» What the exercise asks:
Would you return all of this data exactly, leaving nothing out?

» Material provided:
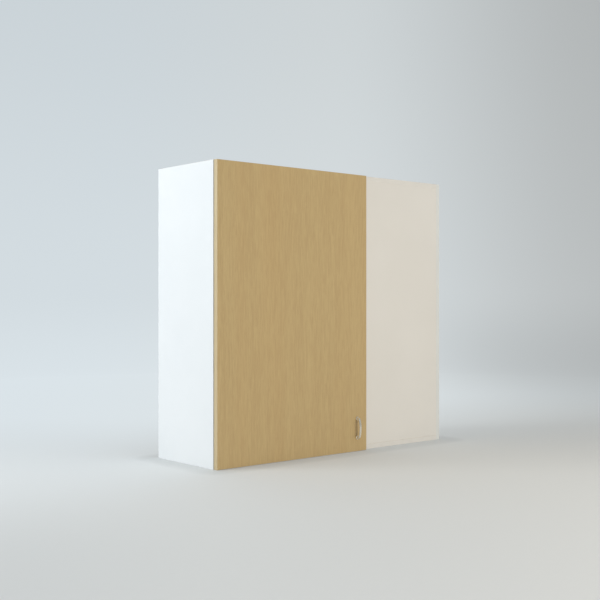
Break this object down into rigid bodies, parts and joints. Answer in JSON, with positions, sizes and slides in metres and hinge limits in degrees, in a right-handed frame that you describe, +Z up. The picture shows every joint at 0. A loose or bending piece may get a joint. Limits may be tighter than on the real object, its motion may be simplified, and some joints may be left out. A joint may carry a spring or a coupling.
{
  "type": "corner wall cabinet",
  "caption": "Frameless blind corner kitchen wall cabinet: white carcass, flat oak-look door on concealed hinges, bow handle and a fixed blind front panel.",
  "frame": {"origin": "under the cabinet, at the middle of its width and of its overall depth, on the plane of its underside", "axes": "+X along the front from the hinged door to the blind panel, +Y towards the wall, +Z up; the door and handle face -Y"},
  "size_m": [1, 0.339, 0.92],
  "materials": {
    "carcass_board": "particle board with a white melamine face, very fine even texture, soft sheen",
    "blind_board": "particle board with an off-white melamine face, soft sheen",
    "back_board": "thin hard fibre board, lacquered white in front and raw brown behind",
    "carcass_band": "off-white plastic edge band, satin, eased edges",
    "door_board": "light golden oak look, fine straight vertical grain, satin",
    "door_band": "light oak look edge band, satin, eased edges",
    "bumper_rubber": "soft clear rubber",
    "dowel_wood": "plain beech",
    "cam_metal": "cast zinc alloy, dull",
    "screw_steel": "zinc plated steel",
    "pin_steel": "nickel plated steel",
    "pivot_steel": "plain steel pins",
    "hinge_steel": "nickel plated pressed steel, bright satin",
    "handle_metal": "satin nickel plated zinc alloy",
    "hanger_steel": "zinc plated pressed steel",
    "white_plastic": "white moulded plastic, satin"
  },
  "bodies": {
    "carcass": {"left_side": "carcass_board", "right_side": "carcass_board", "top_panel": "carcass_board", "bottom_panel": "carcass_board", "blind_panel": "blind_board", "back_panel": "back_board", "lower_shelf": "carcass_board", "upper_shelf": "carcass_board", "left_side_edge_band": "carcass_band", "right_side_edge_band": "carcass_band", "top_panel_edge_band": "carcass_band", "bottom_panel_edge_band": "carcass_band", "blind_panel_edge_band": "carcass_band", "lower_shelf_edge_band": "carcass_band", "upper_shelf_edge_band": "carcass_band", "door_bumpers": "bumper_rubber", "wooden_dowels": "dowel_wood", "cam_housings": "cam_metal", "cam_bolts": "screw_steel", "cam_caps": "white_plastic", "lower_shelf_pins": "pin_steel", "upper_shelf_pins": "pin_steel", "hinge_arm_pins": "pivot_steel", "hinge_plate_screws": "screw_steel", "hinge_adjusting_screws": "screw_steel", "hanger_fixing_screws": "screw_steel", "hanger_adjusting_screws": "screw_steel", "lower_hinge_arm": "hinge_steel", "lower_hinge_mounting_plate": "hinge_steel", "middle_hinge_arm": "hinge_steel", "middle_hinge_mounting_plate": "hinge_steel", "upper_hinge_arm": "hinge_steel", "upper_hinge_mounting_plate": "hinge_steel", "left_hanger_housing": "hanger_steel", "left_hanger_cover": "white_plastic", "right_hanger_housing": "hanger_steel", "right_hanger_cover": "white_plastic"},
    "door": {"door_panel": "door_board", "door_left_edge_band": "door_band", "door_right_edge_band": "door_band", "door_top_edge_band": "door_band", "door_bottom_edge_band": "door_band", "lower_hinge_cup": "hinge_steel", "middle_hinge_cup": "hinge_steel", "upper_hinge_cup": "hinge_steel", "hinge_cup_pins": "pivot_steel", "hinge_cup_screws": "screw_steel", "handle": "handle_metal", "handle_screws": "screw_steel"},
    "outer_links": {"lower_hinge_outer_link": "hinge_steel", "middle_hinge_outer_link": "hinge_steel", "upper_hinge_outer_link": "hinge_steel"},
    "inner_links": {"lower_hinge_inner_link": "hinge_steel", "middle_hinge_inner_link": "hinge_steel", "upper_hinge_inner_link": "hinge_steel"},
    "left_hanger": {"left_hanger_hook": "hanger_steel", "left_wall_plate": "hanger_steel"},
    "right_hanger": {"right_hanger_hook": "hanger_steel", "right_wall_plate": "hanger_steel"}
  },
  "joints": [
    {"name": "outer_link_turn", "type": "hinge", "parent": "carcass", "child": "outer_links", "pos_m": [-0.463, -0.1285, 0.46], "axis": [0, 0, -1], "range_deg": [-29.3, 0]},
    {"name": "door_swing", "type": "hinge", "parent": "outer_links", "child": "door", "pos_m": [-0.4875, -0.1357, 0.46], "axis": [0, 0, -1], "range_deg": [0, 124]},
    {"name": "inner_link_turn", "type": "hinge", "parent": "carcass", "child": "inner_links", "pos_m": [-0.4708, -0.1375, 0.46], "axis": [0, 0, -1], "range_deg": [-27.3, 0]},
    {"name": "left_hanger_height", "type": "slide", "parent": "carcass", "child": "left_hanger", "axis": [0, 0, 1], "range_m": [-0.005, 0.005]},
    {"name": "right_hanger_height", "type": "slide", "parent": "carcass", "child": "right_hanger", "axis": [0, 0, 1], "range_m": [-0.005, 0.005]}
  ],
  "couplings": [
    {"joint": "outer_link_turn", "follows": "door_swing", "ratio": -0.236},
    {"joint": "inner_link_turn", "follows": "door_swing", "ratio": -0.2192}
  ]
}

» Written solution:
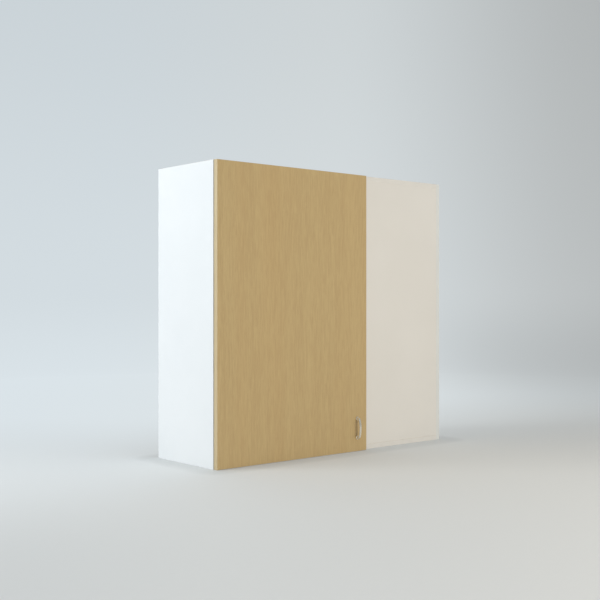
Break this object down into rigid bodies, parts and joints. Answer in JSON, with positions, sizes and slides in metres and hinge limits in degrees, in a right-handed frame that you describe, +Z up. The picture shows every joint at 0. A loose or bending piece may get a joint. Limits may be tighter than on the real object, its motion may be simplified, and some joints may be left out. A joint may carry a spring or a coupling.
{
  "type": "corner wall cabinet",
  "caption": "Frameless blind corner kitchen wall cabinet: white carcass, flat oak-look door on concealed hinges, bow handle and a fixed blind front panel.",
  "frame": {"origin": "under the cabinet, at the middle of its width and of its overall depth, on the plane of its underside", "axes": "+X along the front from the hinged door to the blind panel, +Y towards the wall, +Z up; the door and handle face -Y"},
  "size_m": [1, 0.339, 0.92],
  "materials": {
    "carcass_board": "particle board with a white melamine face, very fine even texture, soft sheen",
    "blind_board": "particle board with an off-white melamine face, soft sheen",
    "back_board": "thin hard fibre board, lacquered white in front and raw brown behind",
    "carcass_band": "off-white plastic edge band, satin, eased edges",
    "door_board": "light golden oak look, fine straight vertical grain, satin",
    "door_band": "light oak look edge band, satin, eased edges",
    "bumper_rubber": "soft clear rubber",
    "dowel_wood": "plain beech",
    "cam_metal": "cast zinc alloy, dull",
    "screw_steel": "zinc plated steel",
    "pin_steel": "nickel plated steel",
    "pivot_steel": "plain steel pins",
    "hinge_steel": "nickel plated pressed steel, bright satin",
    "handle_metal": "satin nickel plated zinc alloy",
    "hanger_steel": "zinc plated pressed steel",
    "white_plastic": "white moulded plastic, satin"
  },
  "bodies": {
    "carcass": {"left_side": "carcass_board", "right_side": "carcass_board", "top_panel": "carcass_board", "bottom_panel": "carcass_board", "blind_panel": "blind_board", "back_panel": "back_board", "lower_shelf": "carcass_board", "upper_shelf": "carcass_board", "left_side_edge_band": "carcass_band", "right_side_edge_band": "carcass_band", "top_panel_edge_band": "carcass_band", "bottom_panel_edge_band": "carcass_band", "blind_panel_edge_band": "carcass_band", "lower_shelf_edge_band": "carcass_band", "upper_shelf_edge_band": "carcass_band", "door_bumpers": "bumper_rubber", "wooden_dowels": "dowel_wood", "cam_housings": "cam_metal", "cam_bolts": "screw_steel", "cam_caps": "white_plastic", "lower_shelf_pins": "pin_steel", "upper_shelf_pins": "pin_steel", "hinge_arm_pins": "pivot_steel", "hinge_plate_screws": "screw_steel", "hinge_adjusting_screws": "screw_steel", "hanger_fixing_screws": "screw_steel", "hanger_adjusting_screws": "screw_steel", "lower_hinge_arm": "hinge_steel", "lower_hinge_mounting_plate": "hinge_steel", "middle_hinge_arm": "hinge_steel", "middle_hinge_mounting_plate": "hinge_steel", "upper_hinge_arm": "hinge_steel", "upper_hinge_mounting_plate": "hinge_steel", "left_hanger_housing": "hanger_steel", "left_hanger_cover": "white_plastic", "right_hanger_housing": "hanger_steel", "right_hanger_cover": "white_plastic"},
    "door": {"door_panel": "door_board", "door_left_edge_band": "door_band", "door_right_edge_band": "door_band", "door_top_edge_band": "door_band", "door_bottom_edge_band": "door_band", "lower_hinge_cup": "hinge_steel", "middle_hinge_cup": "hinge_steel", "upper_hinge_cup": "hinge_steel", "hinge_cup_pins": "pivot_steel", "hinge_cup_screws": "screw_steel", "handle": "handle_metal", "handle_screws": "screw_steel"},
    "outer_links": {"lower_hinge_outer_link": "hinge_steel", "middle_hinge_outer_link": "hinge_steel", "upper_hinge_outer_link": "hinge_steel"},
    "inner_links": {"lower_hinge_inner_link": "hinge_steel", "middle_hinge_inner_link": "hinge_steel", "upper_hinge_inner_link": "hinge_steel"},
    "left_hanger": {"left_hanger_hook": "hanger_steel", "left_wall_plate": "hanger_steel"},
    "right_hanger": {"right_hanger_hook": "hanger_steel", "right_wall_plate": "hanger_steel"}
  },
  "joints": [
    {"name": "outer_link_turn", "type": "hinge", "parent": "carcass", "child": "outer_links", "pos_m": [-0.463, -0.1285, 0.46], "axis": [0, 0, -1], "range_deg": [-29.3, 0]},
    {"name": "door_swing", "type": "hinge", "parent": "outer_links", "child": "door", "pos_m": [-0.4875, -0.1357, 0.46], "axis": [0, 0, -1], "range_deg": [0, 124]},
    {"name": "inner_link_turn", "type": "hinge", "parent": "carcass", "child": "inner_links", "pos_m": [-0.4708, -0.1375, 0.46], "axis": [0, 0, -1], "range_deg": [-27.3, 0]},
    {"name": "left_hanger_height", "type": "slide", "parent": "carcass", "child": "left_hanger", "axis": [0, 0, 1], "range_m": [-0.005, 0.005]},
    {"name": "right_hanger_height", "type": "slide", "parent": "carcass", "child": "right_hanger", "axis": [0, 0, 1], "range_m": [-0.005, 0.005]}
  ],
  "couplings": [
    {"joint": "outer_link_turn", "follows": "door_swing", "ratio": -0.236},
    {"joint": "inner_link_turn", "follows": "door_swing", "ratio": -0.2192}
  ]
}